On hardware that did not have it, software floating point emulators were used. These were software programs, often written in highly-optimized assembly language (both for speed and because it required low-level access to the hardware traps). And they would use the integer instruction set of the computer to perform FP arithmetic.
Then when the 80486 DX arrived it came with a built in FPU. The cheaper 80486 SX was essentially a DX with its FPU disabled.
(As a side note: The FPU is a completely separate architecture from the general-purpose register organised machine the x86 is. In fact it was a stack-organised architecture consisting of 80-bit doubles which allows for very interesting ways to perform arithmetic easily -- it can directly compute arithmetic expressions in Reverse Polish Notation (RPN).)
This should give you some indication as to how far removed floating-point arithmetic is from what personal computers conventionally do. The lack of need for fast FP arithmetic in normal computer use gave rise to its relegation, at least until the 486 onwards, as a separate optional co-processor (much in the manner 3D accelerators are nowadays).
The FPU expanded in functionality from the days of yore when the 8087 reigned supreme. Fast forward to the time of the Pentium III: a new way to carry out floating point arithmetic on the CPU Was introduced. And this was originaly because multimedia applications needed access to fast hardware-based FP arithmetic. Pentium IIIs and their AMD counterparts therefore introduced a new set of instructions called SSE which also incorporated a form of Data-level parallelism called SIMD (infact SSE stands for Streaming SIMD Extensions). This is important for understanding where GPUs have the advantage over CPUs. SIMD allowed single instructions to operate on large sets of data -- why is this important? Because much numerical work is expressed and carried out in linear algebra which uses matrices. SIMD allowed fast calculations on matrices (the reasons for this become obvious if you delve into linear algebra to a moderate depth). SSE continued to expand in the form of SSE2, SSE5, etc. Though primarily created for multimedia that is not its only application. In fact the reason such arithmetic is necessary in multimedia has to do with a field of engineering called Digital Signal Processing (or DSP). DSP is the core scientific basis for audio and video processing, and it is almost entirely about matrices and Z-transforms. So these advances make it very useful for scientific/engineering computing which is numerically intensive.
Fast forward again to the time of Sandybridge: A new set of instructions were introduced for the burgeoning requirement of ever faster floating point arithmetic called AVX or Advanced Vector Extensions (Vector being a different name for a type of matrix). This also functions similarly to the FPU and SSE by providing ways of performing FP arithmetic on large data sets in a rapid manner. Now keep in mind that the FPU, SSEx and AVX are all great for both single and double precision. In fact the FPU only ever carries out arithmetic on 80-bit long doubles which it then truncates to 64-bit doubles or 32-bit singles. SSE and AVX do it a bit differently. Example an AVX instruction on a 128-bit register can be either 2 double ops or 4 single ops.

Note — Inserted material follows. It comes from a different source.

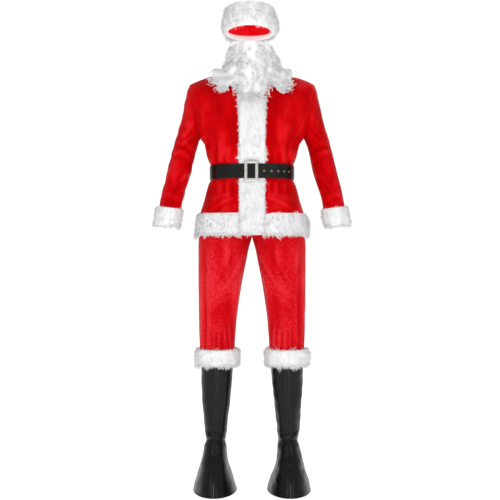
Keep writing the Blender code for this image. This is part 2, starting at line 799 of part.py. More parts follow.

Now here's where GPUs come in. GPUs are single-minded number crunchers. They are designed from the ground up to have data-level parallelism, and even instruction level parallelism. Their strength lies in their ability to perform floating-point arithmetic. Along the way the companies (prominently, NVIDIA) realised that what makes GPUs great for graphics also makes it a great general-purpose FPU. As such they began to move towards a more general architecture that is compute heavy. This change mainly began between the Geforce 7000 and 8000 series.
However, graphics only requires single-precision floats. Sadly for science and engineering this not enough as computational problems are often performed exclusively on doubles. This is the cause of the recent trend you see with NVIDIA and ATI trying to make their graphics cards stronger in double precision floating point arithmetic. Because NVIDIA in particular is pushing its GPU as a general purpose processor.
Generally speaking the GPU is a processor designed for general-purpose linear algebra, while the CPU is a general purpose processor in the truest sense and therefore not nearly as optimised for compute-heavy problems like graphics, DSP and optimization theoretic problems.